[Stored data]:

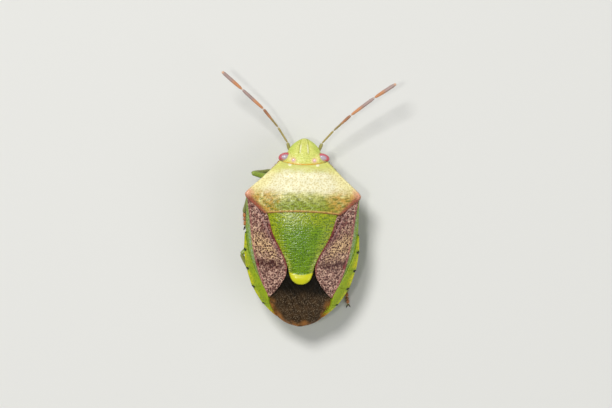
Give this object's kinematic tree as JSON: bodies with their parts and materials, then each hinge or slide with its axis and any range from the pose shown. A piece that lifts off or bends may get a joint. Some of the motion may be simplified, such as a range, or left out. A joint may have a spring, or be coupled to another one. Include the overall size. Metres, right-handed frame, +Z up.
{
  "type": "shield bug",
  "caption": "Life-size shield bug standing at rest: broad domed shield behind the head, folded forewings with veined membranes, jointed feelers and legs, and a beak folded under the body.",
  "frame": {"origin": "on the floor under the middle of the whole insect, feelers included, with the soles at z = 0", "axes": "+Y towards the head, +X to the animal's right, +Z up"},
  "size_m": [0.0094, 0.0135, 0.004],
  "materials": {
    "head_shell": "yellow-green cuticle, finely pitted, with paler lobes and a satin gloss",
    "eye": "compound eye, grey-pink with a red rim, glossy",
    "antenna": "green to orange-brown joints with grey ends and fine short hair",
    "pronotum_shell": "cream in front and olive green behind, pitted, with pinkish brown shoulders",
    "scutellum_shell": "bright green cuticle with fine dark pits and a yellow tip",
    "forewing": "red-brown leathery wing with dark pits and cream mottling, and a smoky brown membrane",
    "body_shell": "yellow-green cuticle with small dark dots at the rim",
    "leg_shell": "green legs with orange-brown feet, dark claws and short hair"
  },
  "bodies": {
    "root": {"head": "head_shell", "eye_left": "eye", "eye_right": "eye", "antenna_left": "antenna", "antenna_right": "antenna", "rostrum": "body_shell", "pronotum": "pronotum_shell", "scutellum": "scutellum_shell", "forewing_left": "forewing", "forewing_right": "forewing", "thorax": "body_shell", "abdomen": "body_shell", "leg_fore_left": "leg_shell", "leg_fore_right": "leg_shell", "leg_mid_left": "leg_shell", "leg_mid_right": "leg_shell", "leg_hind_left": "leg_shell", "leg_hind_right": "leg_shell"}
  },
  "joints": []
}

==

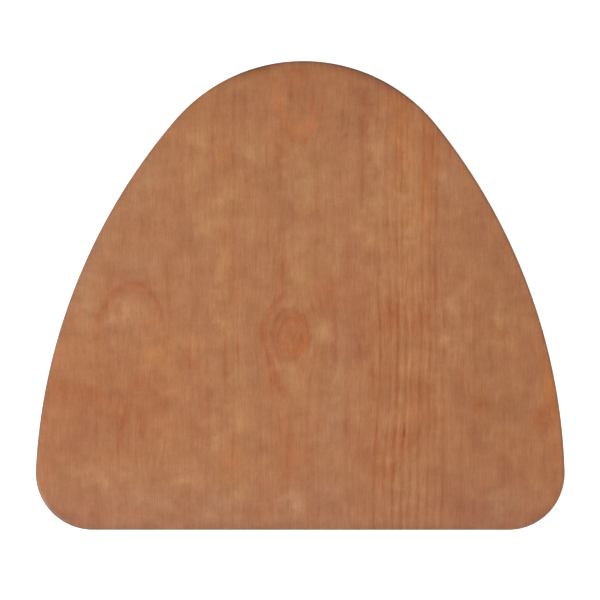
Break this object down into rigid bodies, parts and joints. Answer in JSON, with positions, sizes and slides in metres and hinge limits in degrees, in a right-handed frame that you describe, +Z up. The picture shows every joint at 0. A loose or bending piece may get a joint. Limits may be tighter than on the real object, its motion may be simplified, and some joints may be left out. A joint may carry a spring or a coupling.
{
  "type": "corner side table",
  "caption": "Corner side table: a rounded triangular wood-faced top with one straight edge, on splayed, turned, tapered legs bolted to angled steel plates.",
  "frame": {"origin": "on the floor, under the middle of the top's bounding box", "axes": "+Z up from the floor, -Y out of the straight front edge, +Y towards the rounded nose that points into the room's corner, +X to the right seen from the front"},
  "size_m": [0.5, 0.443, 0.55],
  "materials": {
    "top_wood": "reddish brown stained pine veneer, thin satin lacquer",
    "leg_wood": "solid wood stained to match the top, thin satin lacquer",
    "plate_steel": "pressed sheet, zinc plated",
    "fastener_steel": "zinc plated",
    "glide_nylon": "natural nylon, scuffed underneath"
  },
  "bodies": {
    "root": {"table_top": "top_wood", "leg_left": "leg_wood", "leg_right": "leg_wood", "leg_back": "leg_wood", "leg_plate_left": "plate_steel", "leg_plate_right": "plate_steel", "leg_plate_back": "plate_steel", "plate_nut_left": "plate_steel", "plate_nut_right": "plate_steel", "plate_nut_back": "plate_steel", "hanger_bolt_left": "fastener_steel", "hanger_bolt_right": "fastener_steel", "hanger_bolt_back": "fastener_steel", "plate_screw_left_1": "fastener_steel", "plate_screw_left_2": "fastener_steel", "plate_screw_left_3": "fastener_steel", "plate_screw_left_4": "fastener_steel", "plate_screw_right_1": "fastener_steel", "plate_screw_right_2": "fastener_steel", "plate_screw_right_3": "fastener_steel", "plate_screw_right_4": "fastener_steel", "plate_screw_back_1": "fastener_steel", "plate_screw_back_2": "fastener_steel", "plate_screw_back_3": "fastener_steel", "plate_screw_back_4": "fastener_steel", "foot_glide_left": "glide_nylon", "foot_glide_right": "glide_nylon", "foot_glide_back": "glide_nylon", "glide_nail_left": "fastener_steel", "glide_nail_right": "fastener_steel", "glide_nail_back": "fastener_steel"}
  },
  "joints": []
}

--

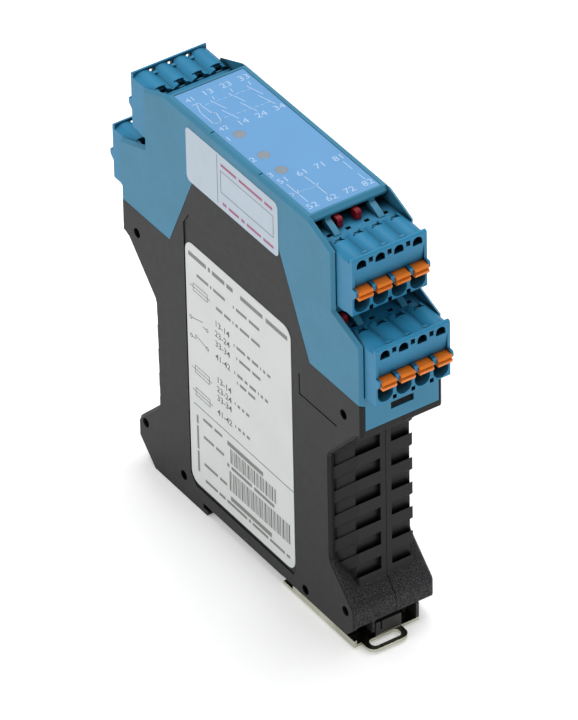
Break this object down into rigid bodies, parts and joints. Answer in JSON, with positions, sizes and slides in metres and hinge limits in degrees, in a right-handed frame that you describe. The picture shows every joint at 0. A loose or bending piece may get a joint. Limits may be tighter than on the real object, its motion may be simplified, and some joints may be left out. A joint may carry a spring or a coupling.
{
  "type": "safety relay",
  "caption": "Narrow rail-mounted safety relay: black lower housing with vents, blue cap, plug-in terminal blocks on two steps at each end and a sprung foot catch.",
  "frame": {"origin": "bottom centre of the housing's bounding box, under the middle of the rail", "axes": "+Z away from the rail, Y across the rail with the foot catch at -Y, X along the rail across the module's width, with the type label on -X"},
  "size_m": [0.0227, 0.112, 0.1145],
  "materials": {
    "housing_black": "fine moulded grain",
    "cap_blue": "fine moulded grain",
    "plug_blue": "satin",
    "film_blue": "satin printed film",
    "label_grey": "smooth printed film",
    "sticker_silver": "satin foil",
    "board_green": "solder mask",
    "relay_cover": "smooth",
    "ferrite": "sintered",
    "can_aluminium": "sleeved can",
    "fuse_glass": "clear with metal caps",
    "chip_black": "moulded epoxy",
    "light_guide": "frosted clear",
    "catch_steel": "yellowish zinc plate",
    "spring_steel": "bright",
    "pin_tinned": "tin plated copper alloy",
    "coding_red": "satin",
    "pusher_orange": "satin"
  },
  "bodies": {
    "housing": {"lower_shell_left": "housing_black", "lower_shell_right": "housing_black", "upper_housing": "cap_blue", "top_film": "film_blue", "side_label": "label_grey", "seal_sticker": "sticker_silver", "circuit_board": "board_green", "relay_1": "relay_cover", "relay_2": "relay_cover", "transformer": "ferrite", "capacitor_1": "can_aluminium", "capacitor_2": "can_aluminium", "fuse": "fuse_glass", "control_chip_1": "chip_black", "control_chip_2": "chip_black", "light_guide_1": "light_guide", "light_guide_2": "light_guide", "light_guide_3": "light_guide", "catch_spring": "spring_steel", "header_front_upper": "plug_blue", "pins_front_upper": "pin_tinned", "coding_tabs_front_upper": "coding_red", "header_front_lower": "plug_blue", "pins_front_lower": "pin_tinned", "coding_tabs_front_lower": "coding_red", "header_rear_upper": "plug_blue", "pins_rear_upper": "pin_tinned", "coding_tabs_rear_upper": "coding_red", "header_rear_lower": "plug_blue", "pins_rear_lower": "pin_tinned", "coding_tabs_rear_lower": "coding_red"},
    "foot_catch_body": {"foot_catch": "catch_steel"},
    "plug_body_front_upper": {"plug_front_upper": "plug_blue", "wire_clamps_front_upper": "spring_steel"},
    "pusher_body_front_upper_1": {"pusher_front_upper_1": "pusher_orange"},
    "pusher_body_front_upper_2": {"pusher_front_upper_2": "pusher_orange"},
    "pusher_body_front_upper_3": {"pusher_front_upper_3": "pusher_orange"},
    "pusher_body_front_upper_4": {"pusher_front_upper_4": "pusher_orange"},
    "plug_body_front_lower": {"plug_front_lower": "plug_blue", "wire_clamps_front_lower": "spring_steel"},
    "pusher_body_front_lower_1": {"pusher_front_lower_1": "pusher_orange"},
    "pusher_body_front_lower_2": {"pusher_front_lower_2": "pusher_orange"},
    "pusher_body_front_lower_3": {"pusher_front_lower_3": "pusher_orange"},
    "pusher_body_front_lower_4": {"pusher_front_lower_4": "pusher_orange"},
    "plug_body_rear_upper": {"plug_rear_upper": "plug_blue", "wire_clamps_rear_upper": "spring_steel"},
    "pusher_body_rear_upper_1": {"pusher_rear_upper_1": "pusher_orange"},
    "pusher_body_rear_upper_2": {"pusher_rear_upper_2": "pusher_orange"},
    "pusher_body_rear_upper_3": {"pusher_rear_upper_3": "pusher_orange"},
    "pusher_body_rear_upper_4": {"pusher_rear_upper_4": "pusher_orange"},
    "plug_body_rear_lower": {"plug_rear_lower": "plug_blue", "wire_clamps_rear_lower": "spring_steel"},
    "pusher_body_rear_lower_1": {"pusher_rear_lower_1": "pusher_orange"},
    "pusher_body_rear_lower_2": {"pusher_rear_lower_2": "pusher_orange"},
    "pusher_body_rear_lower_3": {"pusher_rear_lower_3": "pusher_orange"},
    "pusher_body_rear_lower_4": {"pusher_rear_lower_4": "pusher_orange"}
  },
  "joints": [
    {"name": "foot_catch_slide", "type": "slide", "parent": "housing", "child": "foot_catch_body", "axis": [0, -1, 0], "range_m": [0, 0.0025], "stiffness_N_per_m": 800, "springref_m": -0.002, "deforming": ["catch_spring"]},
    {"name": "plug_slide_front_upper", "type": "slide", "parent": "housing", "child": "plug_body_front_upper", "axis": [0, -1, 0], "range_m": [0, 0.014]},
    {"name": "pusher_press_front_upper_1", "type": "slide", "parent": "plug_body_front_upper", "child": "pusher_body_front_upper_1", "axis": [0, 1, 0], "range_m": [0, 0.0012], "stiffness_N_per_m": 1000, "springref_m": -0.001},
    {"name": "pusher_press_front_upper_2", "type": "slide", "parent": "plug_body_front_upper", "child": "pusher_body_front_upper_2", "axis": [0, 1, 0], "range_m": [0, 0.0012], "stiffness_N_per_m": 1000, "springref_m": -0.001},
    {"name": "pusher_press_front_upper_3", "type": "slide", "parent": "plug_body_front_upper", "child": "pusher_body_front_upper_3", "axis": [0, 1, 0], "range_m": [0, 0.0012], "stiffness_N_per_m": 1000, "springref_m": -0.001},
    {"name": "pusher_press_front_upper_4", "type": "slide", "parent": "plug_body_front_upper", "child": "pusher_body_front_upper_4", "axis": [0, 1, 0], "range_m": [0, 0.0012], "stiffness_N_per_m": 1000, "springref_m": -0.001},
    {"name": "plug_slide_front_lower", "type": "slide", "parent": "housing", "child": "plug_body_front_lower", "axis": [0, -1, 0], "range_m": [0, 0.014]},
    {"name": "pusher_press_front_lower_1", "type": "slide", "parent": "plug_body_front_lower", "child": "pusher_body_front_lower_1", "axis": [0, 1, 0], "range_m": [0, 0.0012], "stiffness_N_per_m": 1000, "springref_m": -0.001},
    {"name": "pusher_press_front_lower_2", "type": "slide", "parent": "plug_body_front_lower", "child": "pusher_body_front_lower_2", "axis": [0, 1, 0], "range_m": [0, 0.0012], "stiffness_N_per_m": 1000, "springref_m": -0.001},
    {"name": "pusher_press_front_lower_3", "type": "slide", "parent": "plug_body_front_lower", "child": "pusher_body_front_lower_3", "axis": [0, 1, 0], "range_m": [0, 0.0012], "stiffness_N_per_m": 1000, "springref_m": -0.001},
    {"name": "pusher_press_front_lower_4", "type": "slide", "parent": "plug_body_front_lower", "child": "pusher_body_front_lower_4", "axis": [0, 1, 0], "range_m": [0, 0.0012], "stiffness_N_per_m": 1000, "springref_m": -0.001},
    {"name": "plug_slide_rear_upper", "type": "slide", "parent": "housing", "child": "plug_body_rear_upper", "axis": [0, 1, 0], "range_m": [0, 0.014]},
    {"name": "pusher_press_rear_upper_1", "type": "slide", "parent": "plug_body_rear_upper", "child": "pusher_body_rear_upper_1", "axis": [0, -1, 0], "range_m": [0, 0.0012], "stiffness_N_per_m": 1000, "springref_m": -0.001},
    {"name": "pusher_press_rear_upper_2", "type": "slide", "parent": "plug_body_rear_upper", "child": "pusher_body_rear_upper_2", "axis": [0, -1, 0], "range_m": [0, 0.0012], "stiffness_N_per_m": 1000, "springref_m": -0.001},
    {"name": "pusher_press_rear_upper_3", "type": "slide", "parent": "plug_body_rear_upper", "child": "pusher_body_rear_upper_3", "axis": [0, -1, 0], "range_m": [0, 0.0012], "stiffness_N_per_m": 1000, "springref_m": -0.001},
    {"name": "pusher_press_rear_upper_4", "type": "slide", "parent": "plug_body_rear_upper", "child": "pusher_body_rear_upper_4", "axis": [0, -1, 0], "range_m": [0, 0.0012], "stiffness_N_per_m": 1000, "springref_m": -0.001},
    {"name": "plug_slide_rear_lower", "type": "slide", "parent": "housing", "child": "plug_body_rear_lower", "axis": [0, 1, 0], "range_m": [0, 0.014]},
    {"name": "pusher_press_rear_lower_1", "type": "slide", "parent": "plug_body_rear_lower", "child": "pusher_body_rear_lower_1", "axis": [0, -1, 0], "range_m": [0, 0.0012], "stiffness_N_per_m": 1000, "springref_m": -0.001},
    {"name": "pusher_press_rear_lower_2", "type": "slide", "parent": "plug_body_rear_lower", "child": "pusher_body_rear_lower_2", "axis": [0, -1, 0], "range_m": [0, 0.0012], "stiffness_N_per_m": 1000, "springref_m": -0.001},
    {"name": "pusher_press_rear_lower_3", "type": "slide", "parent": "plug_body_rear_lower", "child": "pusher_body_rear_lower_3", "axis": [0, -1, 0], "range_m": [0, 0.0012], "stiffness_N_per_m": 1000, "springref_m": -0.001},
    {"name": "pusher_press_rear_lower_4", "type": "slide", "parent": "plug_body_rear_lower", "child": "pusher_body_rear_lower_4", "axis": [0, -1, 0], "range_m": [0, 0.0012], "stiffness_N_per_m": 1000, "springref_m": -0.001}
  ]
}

[Goal]: Lines of the material that contain the word "slides" are to be gathered.

[Solved problem]:
Break this object down into rigid bodies, parts and joints. Answer in JSON, with positions, sizes and slides in metres and hinge limits in degrees, in a right-handed frame that you describe, +Z up. The picture shows every joint at 0. A loose or bending piece may get a joint. Limits may be tighter than on the real object, its motion may be simplified, and some joints may be left out. A joint may carry a spring or a coupling.
Break this object down into rigid bodies, parts and joints. Answer in JSON, with positions, sizes and slides in metres and hinge limits in degrees, in a right-handed frame that you describe. The picture shows every joint at 0. A loose or bending piece may get a joint. Limits may be tighter than on the real object, its motion may be simplified, and some joints may be left out. A joint may carry a spring or a coupling.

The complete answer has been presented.